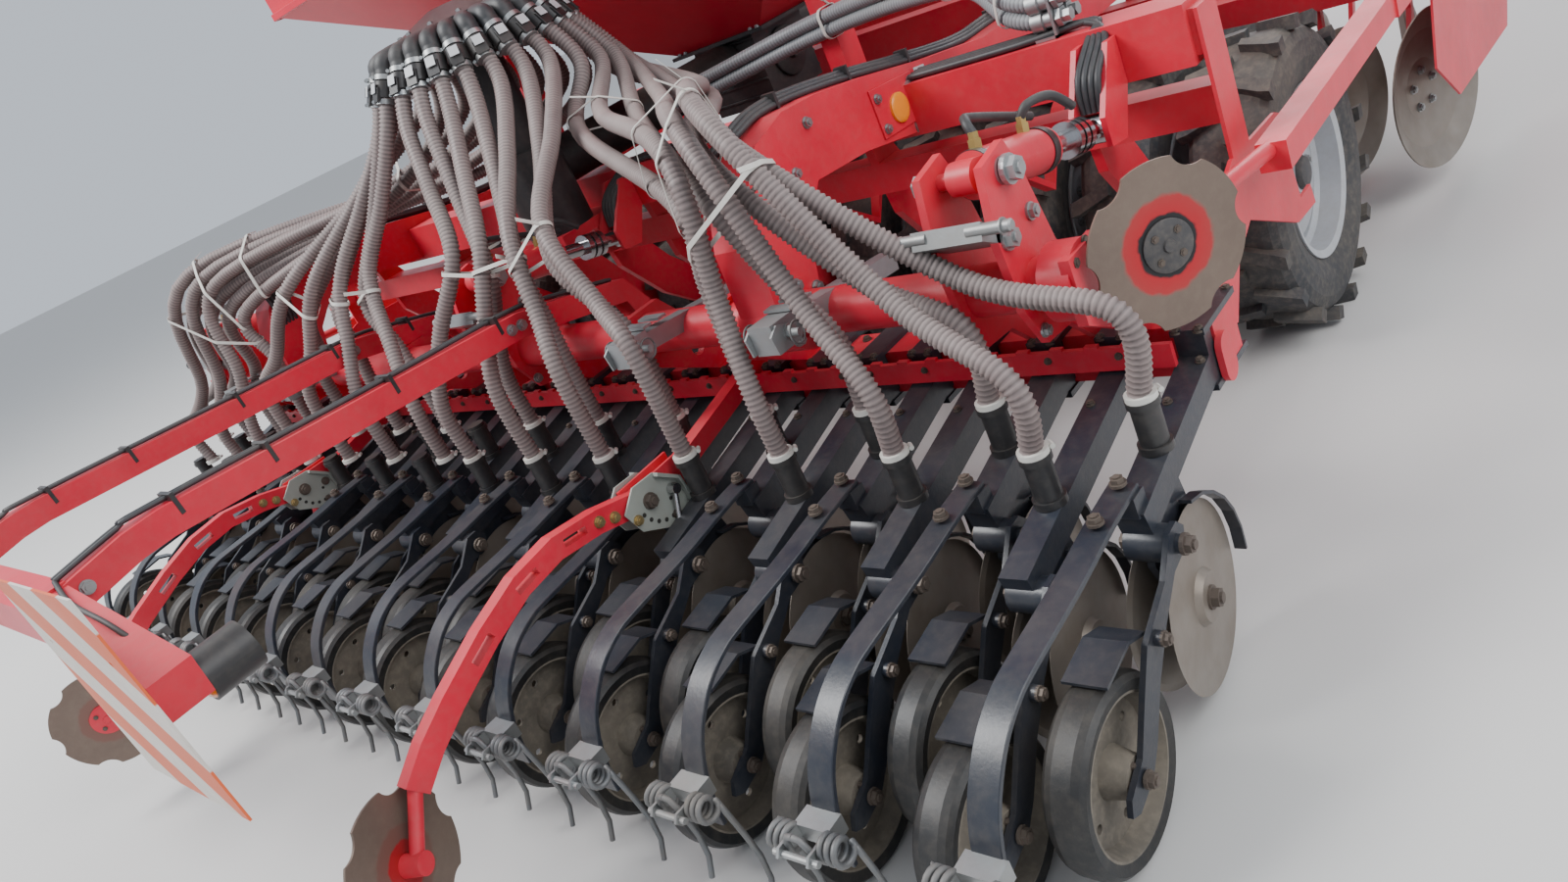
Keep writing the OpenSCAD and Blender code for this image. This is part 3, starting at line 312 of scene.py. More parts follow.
def spun(bm, place, aim, rings, sides=48):
    """A closed turned shape: rings are (distance along the axis, radius) from end to end."""
    turned = Vector(aim).to_track_quat("Z", "Y").to_matrix()
    angles = [2 * math.pi * k / sides for k in range(sides)]
    loops = []
    for reach, radius in rings:
        ring = [Vector((radius * math.cos(a), radius * math.sin(a), reach)) for a in angles]
        loops.append([bm.verts.new(Vector(place) + turned @ point) for point in ring])
    for first, second in zip(loops, loops[1:]):
        for k in range(sides):
            bm.faces.new((first[k], first[(k + 1) % sides], second[(k + 1) % sides], second[k]))
    bm.faces.new(loops[0][::-1])
    bm.faces.new(loops[-1])


def slab(bm, corners, push):
    """A flat plate: its outline, and the vector that its thickness is along."""
    low = [bm.verts.new(c) for c in corners]
    high = [bm.verts.new(Vector(c) + Vector(push)) for c in corners]
    bm.faces.new(low[::-1])
    bm.faces.new(high)
    for k in range(len(low)):
        n = (k + 1) % len(low)
        bm.faces.new((low[k], low[n], high[n], high[k]))


def box(bm, low, high):
    """An upright block between two opposite corners in millimetres."""
    (x, y, z), (far_x, far_y, far_z) = low, high
    slab(bm, [at(x, y, z), at(far_x, y, z), at(far_x, far_y, z), at(x, far_y, z)],
         (0, 0, (far_z - z) / 1000))


def side_plate(bm, x, outline, width):
    """A plate that faces left or right: its outline in y and z, and its width in millimetres."""
    slab(bm, [at(x, y, z) for y, z in outline], (width / 1000, 0, 0))


hands = ((1, "right"), (-1, "left"))
lens_rings = [(0, 0.034), (0.006, 0.034), (0.009, 0.030), (0.010, 0.022)]
amber_glass = coat("amber_glass", (0.95, 0.32, 0.02), (0.85, 0.24, 0.01), (0.5, 0.2, 0.05), dust=0.1,
                   chips=0.0, rough=0.18)
label_paint = coat("label_paint", (0.62, 0.64, 0.66), (0.54, 0.56, 0.58), (0.3, 0.3, 0.3), dust=0.3,
                   chips=0.1, rough=0.5)
for side, word in hands:
    face = beam_out * side
    plate = ((-830, 942), (-655, 932), (-655, 1040), (-830, 1055))
    label = ((-635, 985), (-590, 980), (-590, 1034), (-635, 1040))
    spots = [(at(face + side * 5, y, z), (side, 0, 0), 11)
             for y, z in ((-812, 1030), (-672, 1022), (-672, 950), (-812, 960))]
    solid("reflector_plate_" + word, "frame", red_paint,
          lambda bm: side_plate(bm, face, plate, side * 5), bevel=0.001)
    solid("reflector_" + word, "frame", amber_glass,
          lambda bm: spun(bm, at(face + side * 5, -745, 985), (side, 0, 0), lens_rings))
    solid("label_" + word, "frame", label_paint, lambda bm: side_plate(bm, face, label, side * 1.5))
    bolts("reflector_bolts_" + word, "frame", spots, zinc_plate)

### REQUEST
Return the listing above word for word.

### COMPLETED EXERCISE
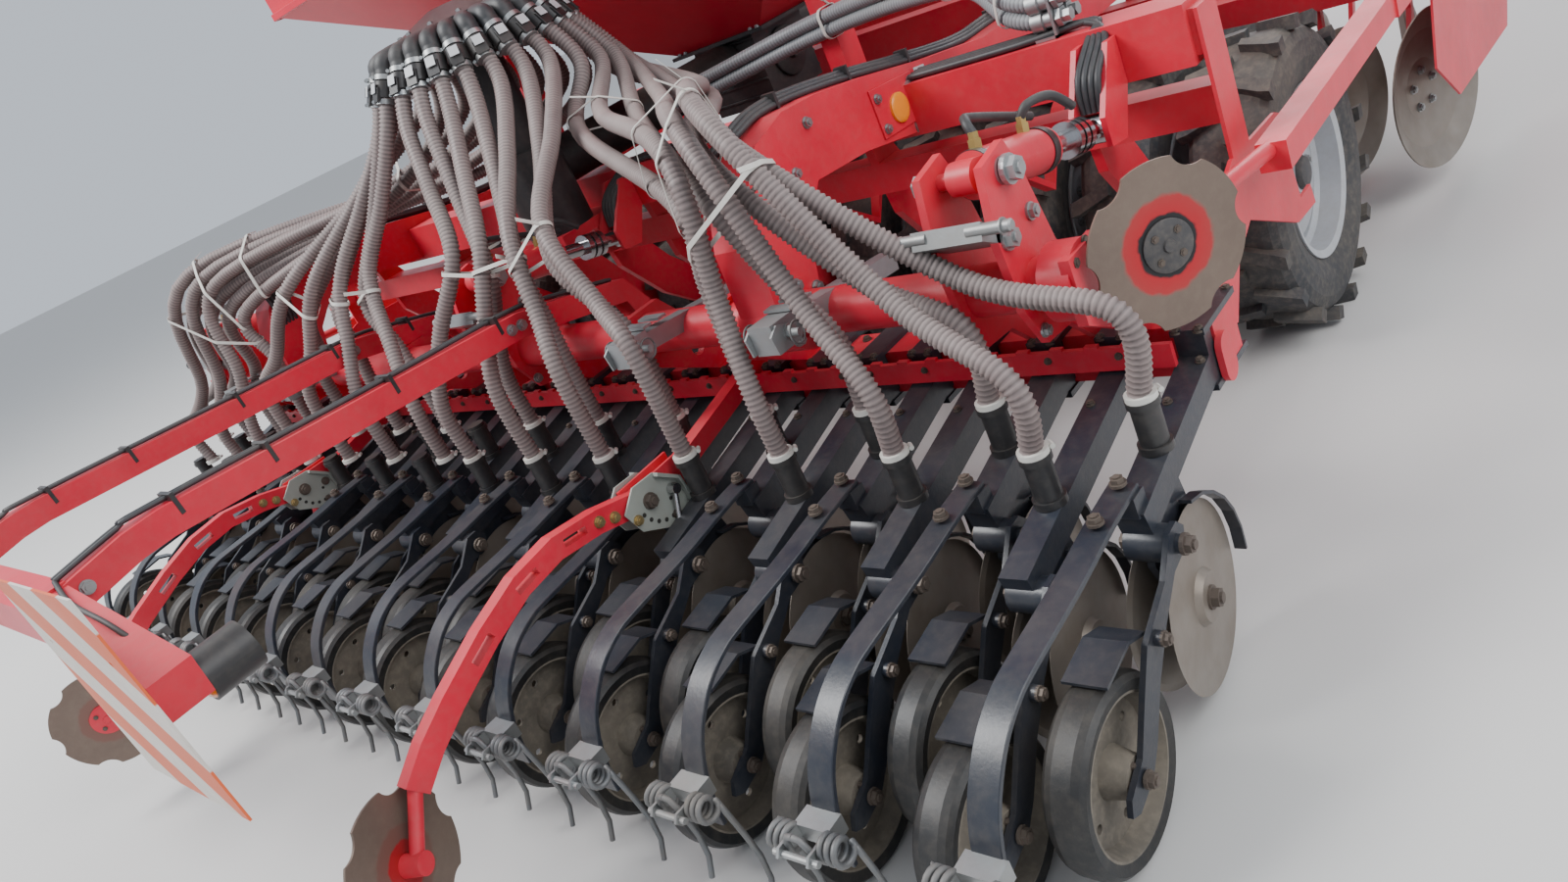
Keep writing the OpenSCAD and Blender code for this image. This is part 3, starting at line 312 of scene.py. More parts follow.
def spun(bm, place, aim, rings, sides=48):
    """A closed turned shape: rings are (distance along the axis, radius) from end to end."""
    turned = Vector(aim).to_track_quat("Z", "Y").to_matrix()
    angles = [2 * math.pi * k / sides for k in range(sides)]
    loops = []
    for reach, radius in rings:
        ring = [Vector((radius * math.cos(a), radius * math.sin(a), reach)) for a in angles]
        loops.append([bm.verts.new(Vector(place) + turned @ point) for point in ring])
    for first, second in zip(loops, loops[1:]):
        for k in range(sides):
            bm.faces.new((first[k], first[(k + 1) % sides], second[(k + 1) % sides], second[k]))
    bm.faces.new(loops[0][::-1])
    bm.faces.new(loops[-1])


def slab(bm, corners, push):
    """A flat plate: its outline, and the vector that its thickness is along."""
    low = [bm.verts.new(c) for c in corners]
    high = [bm.verts.new(Vector(c) + Vector(push)) for c in corners]
    bm.faces.new(low[::-1])
    bm.faces.new(high)
    for k in range(len(low)):
        n = (k + 1) % len(low)
        bm.faces.new((low[k], low[n], high[n], high[k]))


def box(bm, low, high):
    """An upright block between two opposite corners in millimetres."""
    (x, y, z), (far_x, far_y, far_z) = low, high
    slab(bm, [at(x, y, z), at(far_x, y, z), at(far_x, far_y, z), at(x, far_y, z)],
         (0, 0, (far_z - z) / 1000))


def side_plate(bm, x, outline, width):
    """A plate that faces left or right: its outline in y and z, and its width in millimetres."""
    slab(bm, [at(x, y, z) for y, z in outline], (width / 1000, 0, 0))


hands = ((1, "right"), (-1, "left"))
lens_rings = [(0, 0.034), (0.006, 0.034), (0.009, 0.030), (0.010, 0.022)]
amber_glass = coat("amber_glass", (0.95, 0.32, 0.02), (0.85, 0.24, 0.01), (0.5, 0.2, 0.05), dust=0.1,
                   chips=0.0, rough=0.18)
label_paint = coat("label_paint", (0.62, 0.64, 0.66), (0.54, 0.56, 0.58), (0.3, 0.3, 0.3), dust=0.3,
                   chips=0.1, rough=0.5)
for side, word in hands:
    face = beam_out * side
    plate = ((-830, 942), (-655, 932), (-655, 1040), (-830, 1055))
    label = ((-635, 985), (-590, 980), (-590, 1034), (-635, 1040))
    spots = [(at(face + side * 5, y, z), (side, 0, 0), 11)
             for y, z in ((-812, 1030), (-672, 1022), (-672, 950), (-812, 960))]
    solid("reflector_plate_" + word, "frame", red_paint,
          lambda bm: side_plate(bm, face, plate, side * 5), bevel=0.001)
    solid("reflector_" + word, "frame", amber_glass,
          lambda bm: spun(bm, at(face + side * 5, -745, 985), (side, 0, 0), lens_rings))
    solid("label_" + word, "frame", label_paint, lambda bm: side_plate(bm, face, label, side * 1.5))
    bolts("reflector_bolts_" + word, "frame", spots, zinc_plate)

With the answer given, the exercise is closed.